Hi everyone.
i am a little over the 4 week mark after my vestibulectomy. I noticed at exactly week 3 i stopped taking my pain meds and i was able to leave the house without realizing i was getting better. I can now say that the burning i had for 4 years is officially gone.
I should be extatic right?
It still hasnt hit me yet, and everyone around me cant understand that. I have to tell my brain that my burning isnt there and i can now do the things i dreaded or couldnt do before (walk to the store, leave the house, etc) it just feels like a huge relief. I even have no more burning when i pee. Yes it someimtes stings because my stitches are still in but today after i peed in the afternoon i literally felt NOTHING and i said HOLY SHIT!

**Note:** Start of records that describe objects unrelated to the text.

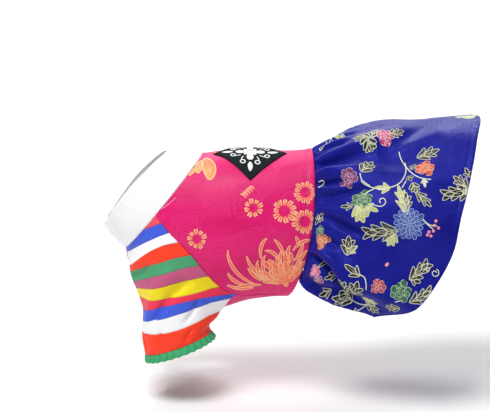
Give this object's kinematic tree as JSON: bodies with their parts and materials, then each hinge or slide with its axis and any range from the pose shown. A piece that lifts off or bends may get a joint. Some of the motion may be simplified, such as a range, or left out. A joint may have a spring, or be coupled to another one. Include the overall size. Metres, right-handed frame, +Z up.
{
  "type": "dog hanbok dress",
  "caption": "Hanbok-style dress for a small dog: white band collar, rose brocade jacket with striped raglan sleeves and ruffled cuffs, black embroidered back patch, and a gathered blue skirt",
  "frame": {"origin": "On the inside of the jacket, on the line of the spine halfway between neckline and waist, where the dog's back carries the garment", "axes": "+X runs along the back from the neck to the tail, +Y is the dog's right side, +Z is up; the mid-plane of the garment is Y = 0"},
  "size_m": [0.3466, 0.1958, 0.2222],
  "materials": {
    "white_cloth": "matt plain weave",
    "rose_brocade": "satin brocade with gold blossoms",
    "striped_cloth": "soft satin in rainbow stripes",
    "green_cloth": "soft satin",
    "blue_brocade": "satin brocade with flower sprigs",
    "black_felt": "matt felt with white embroidery"
  },
  "bodies": {
    "root": {"collar": "white_cloth", "jacket": "rose_brocade", "chest_panel": "rose_brocade", "patch": "black_felt", "skirt": "blue_brocade", "sleeve_left": "striped_cloth", "sleeve_right": "striped_cloth", "cuff_left": "green_cloth", "cuff_right": "green_cloth"}
  },
  "joints": []
}
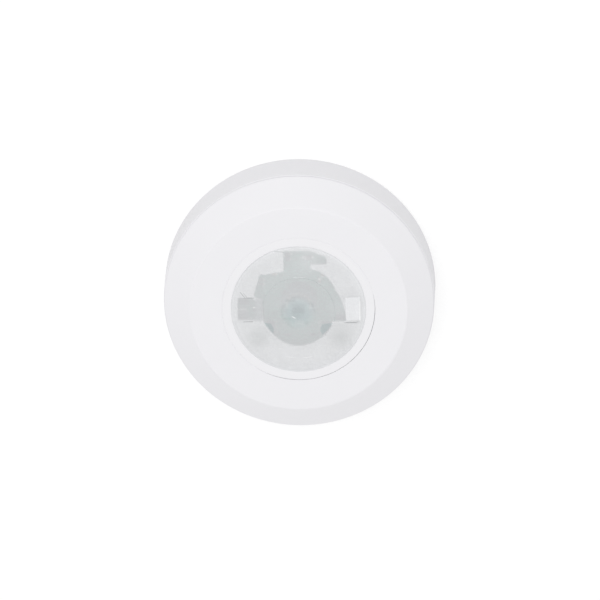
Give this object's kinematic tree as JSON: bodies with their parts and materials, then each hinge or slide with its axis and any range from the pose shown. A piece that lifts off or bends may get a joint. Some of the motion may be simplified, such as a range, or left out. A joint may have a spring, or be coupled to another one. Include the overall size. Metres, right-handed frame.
{
  "type": "pir motion sensor",
  "caption": "Round ceiling motion sensor: bevelled housing in two shells that twist together, with a shallow milky lens over an infrared sensor.",
  "frame": {"origin": "centre of the mounting face on the back", "axes": "+Z out through the lens, away from the ceiling; the two screw slots lie along Y; the battery lies on the +X side"},
  "size_m": [0.1, 0.1, 0.0279],
  "materials": {
    "housing_white": "fine moulded texture",
    "cover_white": "fine moulded texture",
    "ring_white": "smooth satin",
    "lens_milky": "translucent milky lens sheet",
    "guard_white": "smooth satin",
    "board_green": "solder mask",
    "screw_steel": "zinc plated",
    "spacer_dark": "moulded",
    "header_metal": "plated steel",
    "can_metal": "drawn metal",
    "filter_dark": "dark infrared filter",
    "light_clear": "clear resin",
    "switch_black": "moulded",
    "plunger_white": "smooth",
    "button_black": "smooth",
    "mode_blue": "moulded",
    "slider_white": "smooth",
    "battery_sleeve": "shrunk sleeve, plain",
    "holder_black": "moulded",
    "contact_nickel": "nickel plated",
    "shield_tin": "tin plated",
    "ceramic_cream": "ceramic",
    "chip_black": "moulded",
    "crystal_can": "drawn can",
    "capacitor_can": "drawn can"
  },
  "bodies": {
    "base": {"base_housing": "housing_white", "circuit_board": "board_green", "board_screws": "screw_steel", "sensor_spacer": "spacer_dark", "sensor_header": "header_metal", "sensor_can": "can_metal", "sensor_window": "filter_dark", "status_light": "light_clear", "tamper_switch": "switch_black", "pairing_switch": "switch_black", "mode_switch": "mode_blue", "battery_cell": "battery_sleeve", "battery_holder": "holder_black", "battery_spring_contact": "contact_nickel", "battery_plate_contact": "contact_nickel", "radio_shield": "shield_tin", "chip_antenna": "ceramic_cream", "controller_chip": "chip_black", "amplifier_chip": "chip_black", "clock_crystal": "crystal_can", "capacitors": "capacitor_can"},
    "cover": {"front_cover": "cover_white", "lens_ring": "ring_white", "fresnel_lens": "lens_milky", "light_guard": "guard_white"},
    "tamper_plunger": {"tamper_plunger": "plunger_white"},
    "pairing_button": {"pairing_button": "button_black"},
    "mode_slider_1": {"mode_slider_1": "slider_white"},
    "mode_slider_2": {"mode_slider_2": "slider_white"}
  },
  "joints": [
    {"name": "cover_twist", "type": "hinge", "parent": "base", "child": "cover", "pos_m": [0, 0, 0], "axis": [0, 0, 1], "range_deg": [0, 20]},
    {"name": "tamper_travel", "type": "slide", "parent": "base", "child": "tamper_plunger", "axis": [0, 0, 1], "range_m": [0, 0.001]},
    {"name": "pairing_press", "type": "slide", "parent": "base", "child": "pairing_button", "axis": [0, 0, -1], "range_m": [0, 0.00025], "stiffness_N_per_m": 400, "springref_m": -0.0005},
    {"name": "mode_slide_1", "type": "slide", "parent": "base", "child": "mode_slider_1", "axis": [0, 1, 0], "range_m": [0, 0.0009]},
    {"name": "mode_slide_2", "type": "slide", "parent": "base", "child": "mode_slider_2", "axis": [0, 1, 0], "range_m": [0, 0.0009]}
  ],
  "couplings": [
    {"joint": "tamper_travel", "follows": "cover_twist", "m_per_rad": 0.00286}
  ]
}
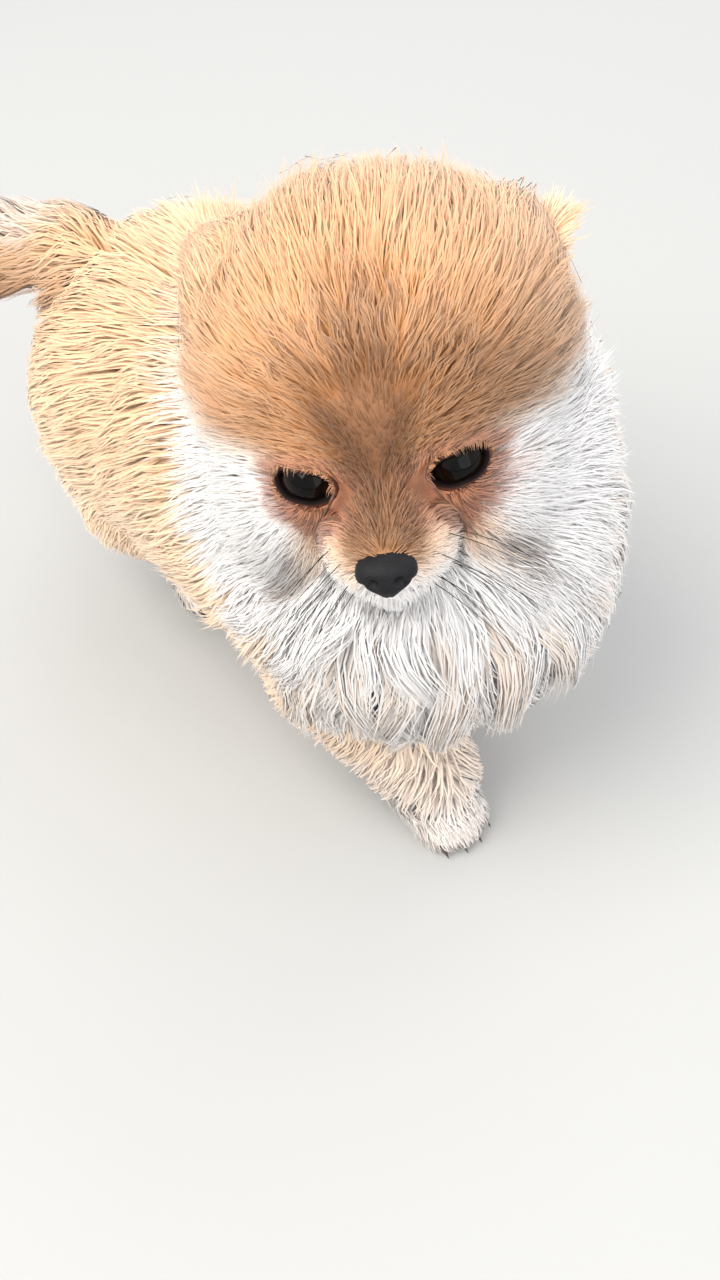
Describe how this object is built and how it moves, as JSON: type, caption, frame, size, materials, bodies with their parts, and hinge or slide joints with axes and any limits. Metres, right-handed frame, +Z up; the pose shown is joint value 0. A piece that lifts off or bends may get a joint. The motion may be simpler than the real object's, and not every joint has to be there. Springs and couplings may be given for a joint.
{
  "type": "pomeranian puppy",
  "caption": "Still life-size model of a walking pomeranian puppy with a long fluffy coat, head raised and turned to its right.",
  "frame": {"origin": "middle of the underside of the box round the model, on the floor under the belly", "axes": "+Z up, the puppy walks towards -Y, its left side is +X"},
  "size_m": [0.1496, 0.2308, 0.2004],
  "materials": {
    "coat_tan": "soft fur",
    "coat_white": "soft fur",
    "coat_cream": "soft fur",
    "coat_tail": "soft fur",
    "coat_leg": "soft fur",
    "coat_ear": "short fur",
    "eye": "wet gloss",
    "nose_leather": "damp, finely pebbled"
  },
  "bodies": {
    "root": {"head": "coat_tan", "neck": "coat_white", "torso": "coat_cream", "tail": "coat_tail", "leg_front_left": "coat_leg", "leg_front_right": "coat_leg", "leg_hind_left": "coat_leg", "leg_hind_right": "coat_leg", "ear_left": "coat_ear", "ear_right": "coat_ear", "eye_left": "eye", "eye_right": "eye", "nose": "nose_leather"}
  },
  "joints": []
}
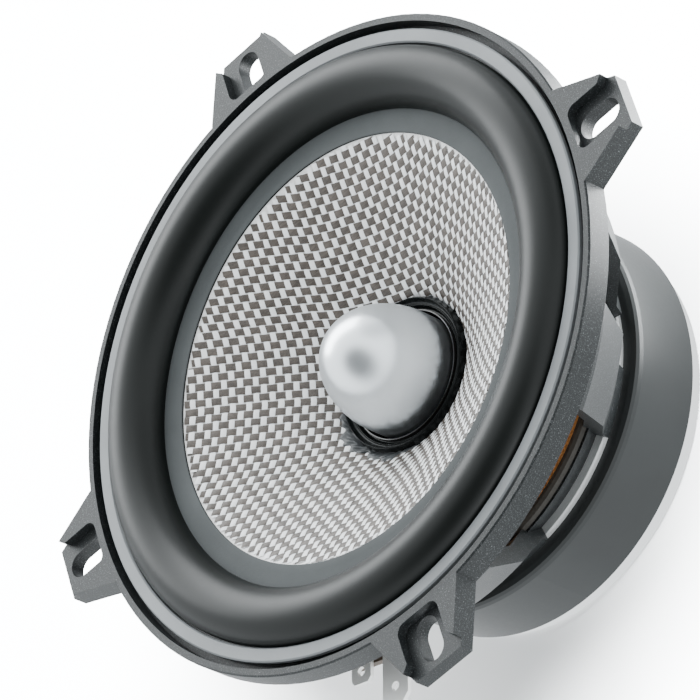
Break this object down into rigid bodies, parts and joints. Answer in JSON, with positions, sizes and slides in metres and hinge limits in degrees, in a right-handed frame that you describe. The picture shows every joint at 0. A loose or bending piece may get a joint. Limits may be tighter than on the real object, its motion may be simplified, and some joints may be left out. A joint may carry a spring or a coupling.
{
  "type": "car mid-bass speaker driver",
  "caption": "Round car speaker driver with an open grey basket, slotted mounting ears, woven cone, rubber surround, bullet-shaped plug and booted magnet.",
  "frame": {"origin": "on the speaker's axis, in the plane of the flange's rear mounting face", "axes": "+Z along the axis, out of the front; the four mounting ears lie on +X, +Y, -X and -Y"},
  "size_m": [0.1524, 0.1524, 0.063],
  "materials": {
    "painted_basket": "fine textured grey powder coat",
    "rubber_surround": "satin moulded rubber",
    "gasket_grey": "smooth moulded ring",
    "cone_brown": "stiff brown sandwich core",
    "woven_glass": "plain-woven white glass threads over a brown core",
    "black_adhesive": "glossy black adhesive",
    "coil_film": "amber film",
    "copper_wire": "enamelled wire",
    "spider_cloth": "resin-stiffened brown cloth",
    "zinc_steel": "zinc-plated steel",
    "ferrite": "sintered ferrite",
    "rubber_boot": "smooth dark grey rubber",
    "bare_steel": "turned steel",
    "satin_aluminium": "satin turned aluminium",
    "board_brown": "dark phenolic board",
    "tinned_tab": "tinned brass",
    "braided_lead": "braided copper tinsel",
    "solder": "solder"
  },
  "bodies": {
    "frame": {"basket": "painted_basket", "surround": "rubber_surround", "gasket_ring": "gasket_grey", "spider": "spider_cloth", "spider_ring": "board_brown", "top_plate": "zinc_steel", "magnet": "ferrite", "magnet_boot": "rubber_boot", "back_plate": "zinc_steel", "pole_piece": "bare_steel", "phase_plug": "satin_aluminium", "plug_bolt": "bare_steel", "basket_rivets": "zinc_steel", "terminal_board": "board_brown", "tab_wide": "tinned_tab", "tab_narrow": "tinned_tab", "terminal_rivets": "zinc_steel", "lead_a": "braided_lead", "lead_b": "braided_lead"},
    "cone": {"cone_body": "cone_brown", "cone_skin": "woven_glass", "neck_adhesive": "black_adhesive", "coil_former": "coil_film", "coil_winding": "copper_wire", "spider_collar": "black_adhesive", "lead_pads": "solder"}
  },
  "joints": [
    {"name": "cone_stroke", "type": "slide", "parent": "frame", "child": "cone", "axis": [0, 0, 1], "range_m": [-0.003, 0.003], "stiffness_N_per_m": 1200, "deforming": ["surround", "spider", "lead_a", "lead_b"]}
  ]
}
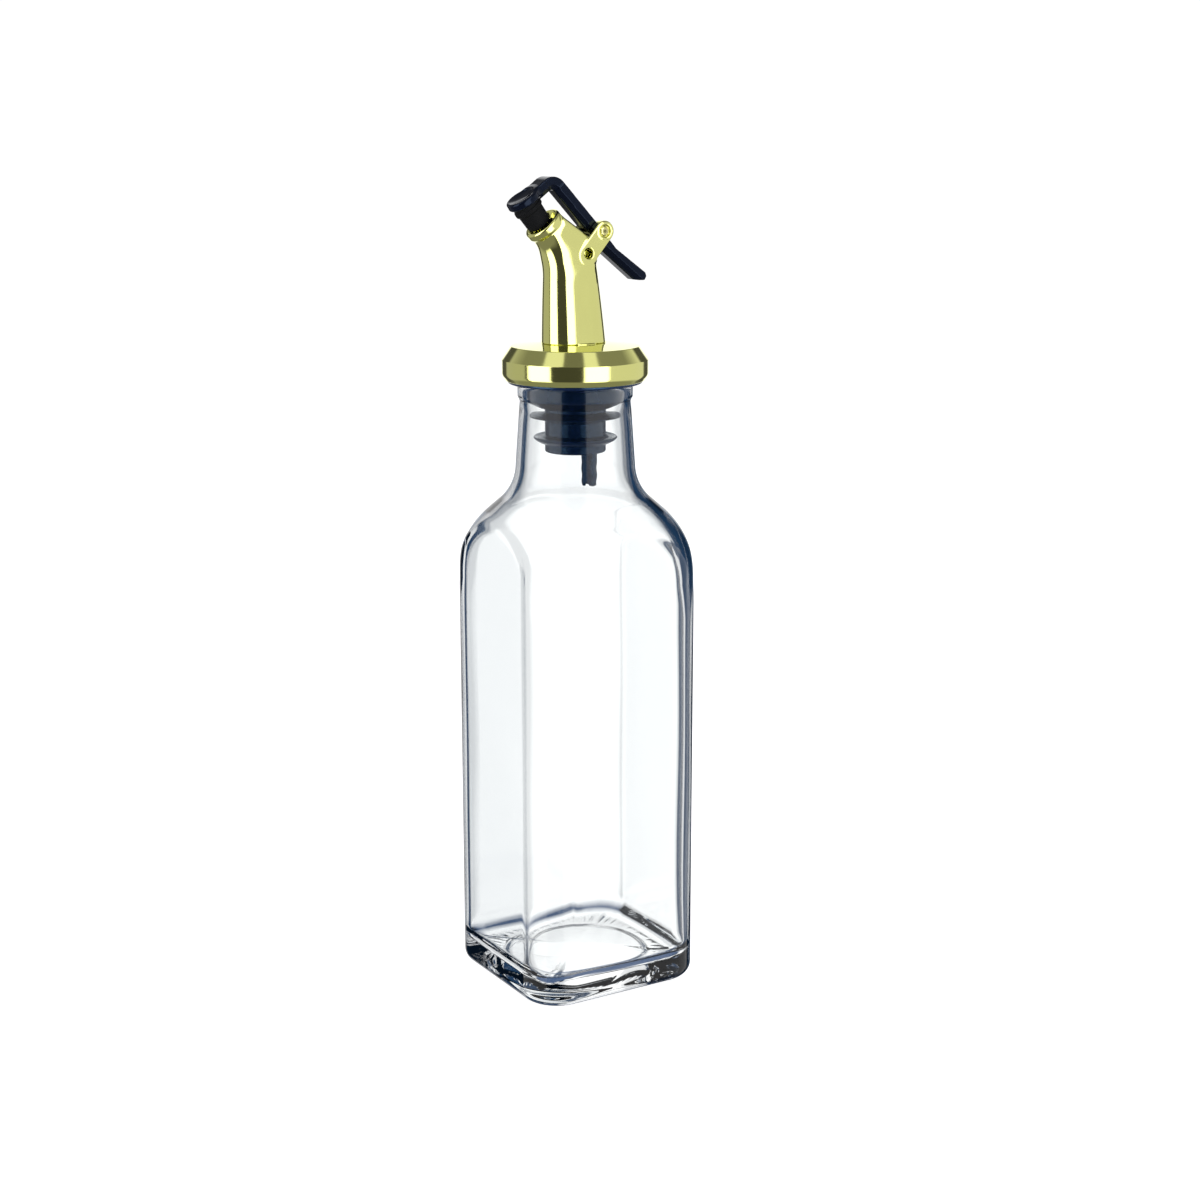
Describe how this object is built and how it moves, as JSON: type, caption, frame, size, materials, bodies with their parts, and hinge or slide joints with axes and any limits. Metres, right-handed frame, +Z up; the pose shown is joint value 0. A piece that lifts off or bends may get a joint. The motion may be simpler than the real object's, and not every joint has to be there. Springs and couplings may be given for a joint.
{
  "type": "glass oil bottle with lever pourer",
  "caption": "Square clear glass oil bottle with a domed shoulder and round neck, closed by a push-in stopper under a gold collar and bent spout whose black thumb lever covers the mouth.",
  "frame": {"origin": "centre of the bottle's base, on the plane of its base ring", "axes": "+Z up the bottle's axis; the pouring mouth points to -X and up, the thumb tail to +X; the hinge pin lies along Y; the vent hole faces -Y"},
  "size_m": [0.0536, 0.0536, 0.2242],
  "materials": {
    "clear_glass": "clear polished flint glass",
    "stopper_black": "smooth soft plastic, blue-black, half gloss",
    "gold_plating": "bright gold metallised plastic",
    "pin_metal": "bright gold plated",
    "spring_steel": "drawn spring wire",
    "lever_black": "glossy moulded plastic, blue-black",
    "plug_rubber": "matt soft rubber"
  },
  "bodies": {
    "bottle": {"glass_bottle": "clear_glass"},
    "pourer": {"stopper": "stopper_black", "air_tube": "stopper_black", "collar": "gold_plating", "spout": "gold_plating", "pivot_pin": "pin_metal", "return_spring": "spring_steel"},
    "lever_arm": {"lever": "lever_black", "mouth_plug": "plug_rubber"}
  },
  "joints": [
    {"name": "pourer_lift", "type": "slide", "parent": "bottle", "child": "pourer", "axis": [0, 0, 1], "range_m": [0, 0.06]},
    {"name": "lever_hinge", "type": "hinge", "parent": "pourer", "child": "lever_arm", "pos_m": [0.0063, 0, 0.2097], "axis": [0, 1, 0], "range_deg": [0, 28], "stiffness_Nm_per_rad": 0.01, "springref_deg": -20.05}
  ]
}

I am going to admit i do feel like i have a black cloud over me. Its due to the fact that someone who was dear to my heart is no longer here...and she helped me for 3 years (my therapist.) She pased several months ago without any warning and i just ask god why i cant just tell her the good news. She helped me day and night through the blood sweat and tears. i miss her so much my heart hurts.
She hugged me after our last session and i thought about it after like ok she never really does..and then i realize its because she knew she would never see me again.
I just wish i could hug her and tell her the good news. She was like a mother to me. She filled a huge hole in my heart and now shes gone.